_Information provided_
=-=-=-=-=
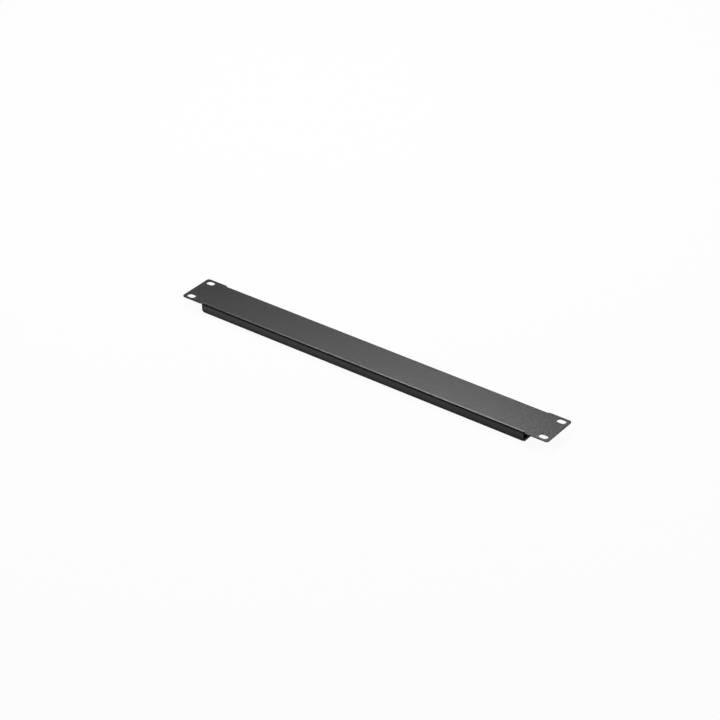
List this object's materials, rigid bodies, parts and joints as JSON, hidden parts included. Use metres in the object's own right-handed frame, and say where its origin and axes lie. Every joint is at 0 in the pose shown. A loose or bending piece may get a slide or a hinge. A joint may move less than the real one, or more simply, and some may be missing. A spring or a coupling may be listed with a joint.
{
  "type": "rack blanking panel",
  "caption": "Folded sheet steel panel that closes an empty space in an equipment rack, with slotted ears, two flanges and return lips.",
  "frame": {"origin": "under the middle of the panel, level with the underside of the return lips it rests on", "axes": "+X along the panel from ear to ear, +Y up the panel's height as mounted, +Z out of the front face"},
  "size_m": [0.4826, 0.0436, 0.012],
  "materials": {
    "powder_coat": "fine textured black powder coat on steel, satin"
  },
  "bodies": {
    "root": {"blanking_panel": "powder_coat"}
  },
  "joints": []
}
=-=-=-=-=
_Directions for this task_
Copy every line exactly. Leave nothing out.

_Result_
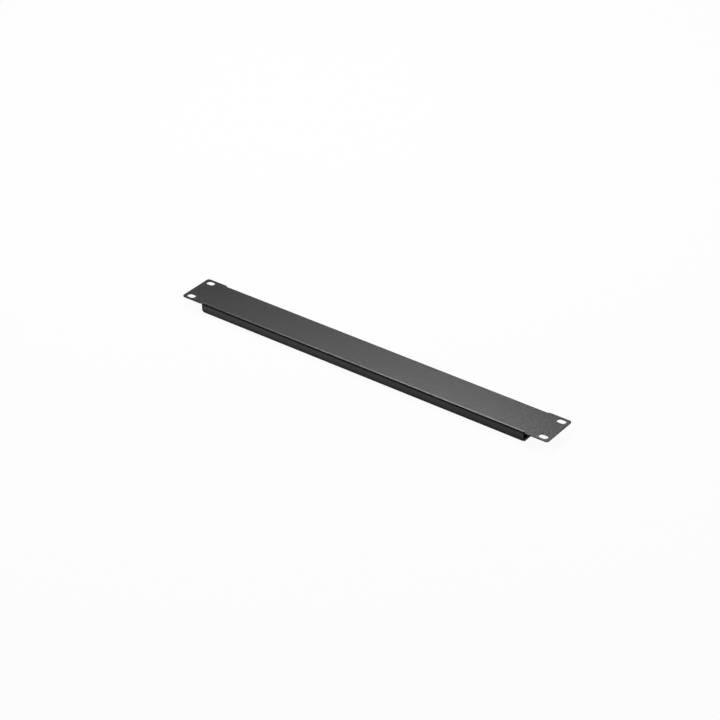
List this object's materials, rigid bodies, parts and joints as JSON, hidden parts included. Use metres in the object's own right-handed frame, and say where its origin and axes lie. Every joint is at 0 in the pose shown. A loose or bending piece may get a slide or a hinge. A joint may move less than the real one, or more simply, and some may be missing. A spring or a coupling may be listed with a joint.
{
  "type": "rack blanking panel",
  "caption": "Folded sheet steel panel that closes an empty space in an equipment rack, with slotted ears, two flanges and return lips.",
  "frame": {"origin": "under the middle of the panel, level with the underside of the return lips it rests on", "axes": "+X along the panel from ear to ear, +Y up the panel's height as mounted, +Z out of the front face"},
  "size_m": [0.4826, 0.0436, 0.012],
  "materials": {
    "powder_coat": "fine textured black powder coat on steel, satin"
  },
  "bodies": {
    "root": {"blanking_panel": "powder_coat"}
  },
  "joints": []
}